I agree with everything except this. First, http/2 and http/3 absolutely do not prevent blocking. If blocking proxies don't support them, then they're the ones lagging behind.
Secondly, most blocking software working on the network layer use DNS, which still works just fine and will likely continue to work forever.
Thirdly, you can still, for the most part, MITM https connection on devices you own. You just need to install your own root ssl certificate. The only thing that prevents this from working would be HSTS preloading.
EDIT: Actually, adding your own root cert bypasses HSTS preloading.
> most blocking software working on the network layer use DNS, which still works just fine and will likely continue to work forever.

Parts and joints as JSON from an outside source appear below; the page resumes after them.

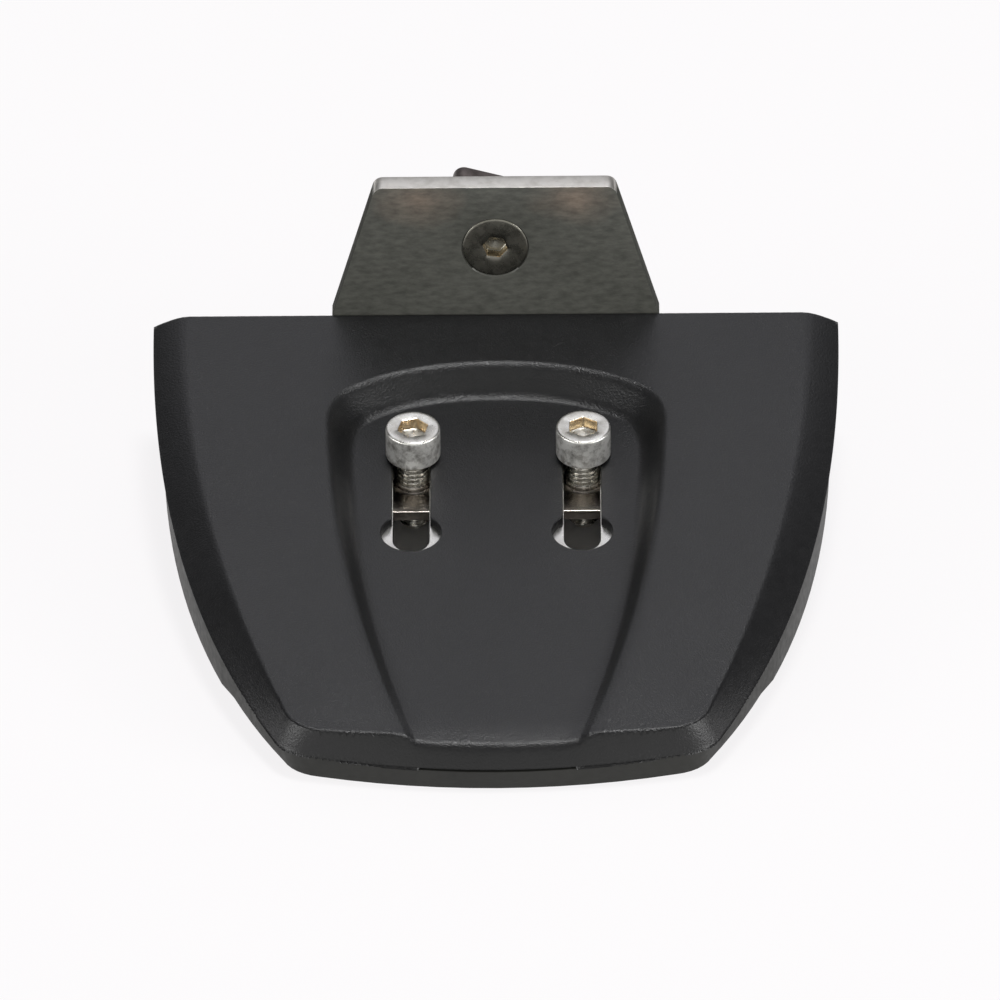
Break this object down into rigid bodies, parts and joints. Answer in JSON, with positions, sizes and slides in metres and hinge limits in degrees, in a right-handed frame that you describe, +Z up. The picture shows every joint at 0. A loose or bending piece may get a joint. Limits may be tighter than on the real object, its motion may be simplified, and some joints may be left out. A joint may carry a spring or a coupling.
{
  "type": "roof rack adapter",
  "caption": "Adapter foot for a roof rack: moulded cover on a rubber wedge pad, folded steel bracket with a track bolt and nut, and a clamp plate hung on cap screws in slots.",
  "frame": {"origin": "on the pad's underside, on the centre line, midway along its solid front part", "axes": "+Z up from the pad's level underside, +Y towards the upright, +X to the right when looking at the upright over the cover"},
  "size_m": [0.1276, 0.1377, 0.0539],
  "materials": {
    "cover_plastic": "fine-grained black moulded plastic",
    "pad_rubber": "matt olive-black rubber",
    "bracket_steel": "dark olive-grey finish on steel with bare sheared edges",
    "bolt_steel": "stainless steel, satin",
    "nut_steel": "dark brown-grey finish on steel",
    "plate_steel": "plain stainless sheet",
    "screw_steel": "bright stainless steel with a knurled head"
  },
  "bodies": {
    "root": {"cover": "cover_plastic", "base_pad": "pad_rubber", "mounting_bracket": "bracket_steel"},
    "clamp": {"clamp_plate": "plate_steel"},
    "left_screw": {"left_clamp_screw": "screw_steel"},
    "right_screw": {"right_clamp_screw": "screw_steel"},
    "bolt": {"track_bolt": "bolt_steel"},
    "nut": {"track_nut": "nut_steel"}
  },
  "joints": [
    {"name": "clamp_slide", "type": "slide", "parent": "root", "child": "clamp", "axis": [0, -0.9945, -0.1045], "range_m": [0, 0.0226]},
    {"name": "left_screw_travel", "type": "slide", "parent": "clamp", "child": "left_screw", "axis": [0, -0.1045, 0.9945], "range_m": [-0.0005, 0.006]},
    {"name": "right_screw_travel", "type": "slide", "parent": "clamp", "child": "right_screw", "axis": [0, -0.1045, 0.9945], "range_m": [-0.0005, 0.006]},
    {"name": "track_bolt_turn", "type": "hinge", "parent": "root", "child": "bolt", "pos_m": [0, 0.09527, 0.04096], "axis": [0, -1, 0], "range_deg": [0, 1080]},
    {"name": "track_nut_travel", "type": "slide", "parent": "root", "child": "nut", "axis": [0, 1, 0], "range_m": [0, 0.0029]}
  ],
  "couplings": [
    {"joint": "track_bolt_turn", "follows": "track_nut_travel", "rad_per_m": 6283.2}
  ]
}
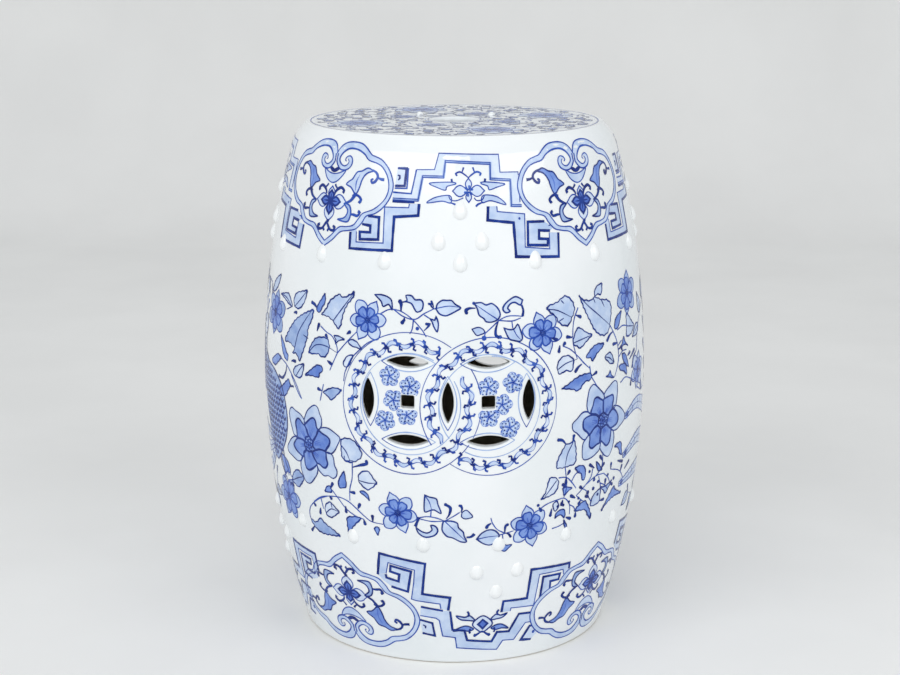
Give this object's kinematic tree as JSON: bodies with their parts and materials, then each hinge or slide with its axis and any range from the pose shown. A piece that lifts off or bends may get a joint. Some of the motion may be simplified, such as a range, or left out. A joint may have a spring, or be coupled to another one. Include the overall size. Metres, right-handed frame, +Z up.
{
  "type": "garden stool",
  "caption": "Barrel-shaped glazed porcelain garden stool with pierced double-coin openings, rows of applied bosses and a flat seat with a lifting hole.",
  "frame": {"origin": "centre of the foot ring, on the floor", "axes": "+Z up along the barrel's axis; -Y towards the front medallion; +X to a viewer's right"},
  "size_m": [0.3439, 0.3439, 0.4596],
  "materials": {
    "barrel_glaze": "gloss white glaze over porcelain, hand-painted in cobalt blue",
    "seat_glaze": "gloss white glaze over porcelain, densely painted in cobalt blue",
    "boss_glaze": "gloss white glaze",
    "cobalt_paint": "underglaze cobalt blue, gloss"
  },
  "bodies": {
    "root": {"barrel_wall": "barrel_glaze", "seat_top": "seat_glaze", "seat_pips": "boss_glaze", "upper_boss_row": "boss_glaze", "upper_boss_pairs": "boss_glaze", "upper_boss_peaks": "boss_glaze", "lower_boss_row": "boss_glaze", "lower_boss_pairs": "boss_glaze", "lower_boss_peaks": "boss_glaze"}
  },
  "joints": []
}
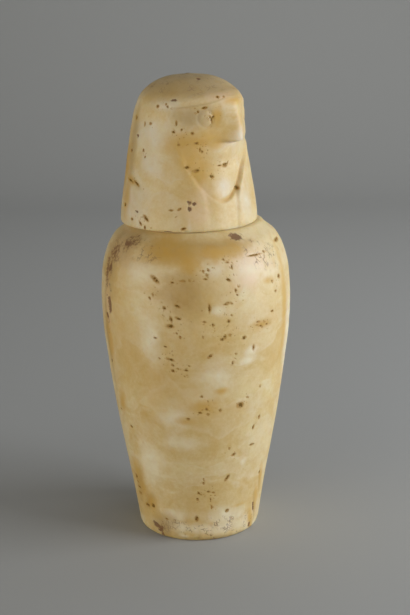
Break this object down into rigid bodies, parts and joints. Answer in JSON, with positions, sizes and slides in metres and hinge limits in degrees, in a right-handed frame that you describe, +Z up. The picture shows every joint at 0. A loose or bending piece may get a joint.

Don't say that twice. Have you heard about DNS over HTTPS? I'm using XPrivacy on Android and have noticed that applications that use Android System WebView (based on Chrome) started making requests to 8.8.8.8, 1.1.1.1 and other public DNS services. It's still possible to block domains via hosts file, but I bet it's a matter of time when Google decides it's "in our interest" to start using their DNS instead of ISP's one.
As for the MITM https you are at the mercy of the browser, they are depreciating the API they might restrict this as well if it will become the way to do filtering.
The difference is categorical. The current web request APIs can delay approval/rejection of any request for an indefinite amount of time to perform arbitrary computation (including IO or talking to other extensions) to decide. It can also be stateful.
This doesn't just knock the power of your adblocker down from Type-0 to Type-4 of the chomsky hierarchy, it also limits the inputs it can act on.
As an example, if I wanted an adblocker that looks at the DOM or javascript state of a page before allowing a request to load an iframe this would have to happen asynchronously since it means communicating with the page context. You can't do this declarative style.
Or if one wanted to implement a "click to play" style tool for iframes one would have to hold the request indefinitely until the user approves. This probably isn't a good idea for technical reasons, but at least it is a possibility with current APIs.
> The current web request APIs can delay approval/rejection of any request for an indefinite amount of time to perform arbitrary computation (including IO or talking to other extensions) to decide.
I believe this is the reason Safari introduced content blockers. It fits in very well with the traditional computing model on iOS of preventing unbounded, arbitrary computing where possible.
I don't see how that's a good thing. If latency is a concern you can always inform the user what is causing slowdowns and let them decide whether the functionality is worth the cost or not instead of taking the choice out of their hand.
And even if we suppose that it is a reasonable policy for a moment, it's still not all that relevant since we're not talking about the apple ecosystem here in the first place.
Safari's content blockers supported adding rules dynamically from the start.
Google tried to roll this out initially without that obvious must have. It speaks to intent, and probably future prospects for the API.
And, of course, a declaritive API with pattern matching limits what you can do anyway. No heuristics, no behavior based blocking, etc. You are pretty much stuck with cataloging the patterns of a ton of websites as your only approach.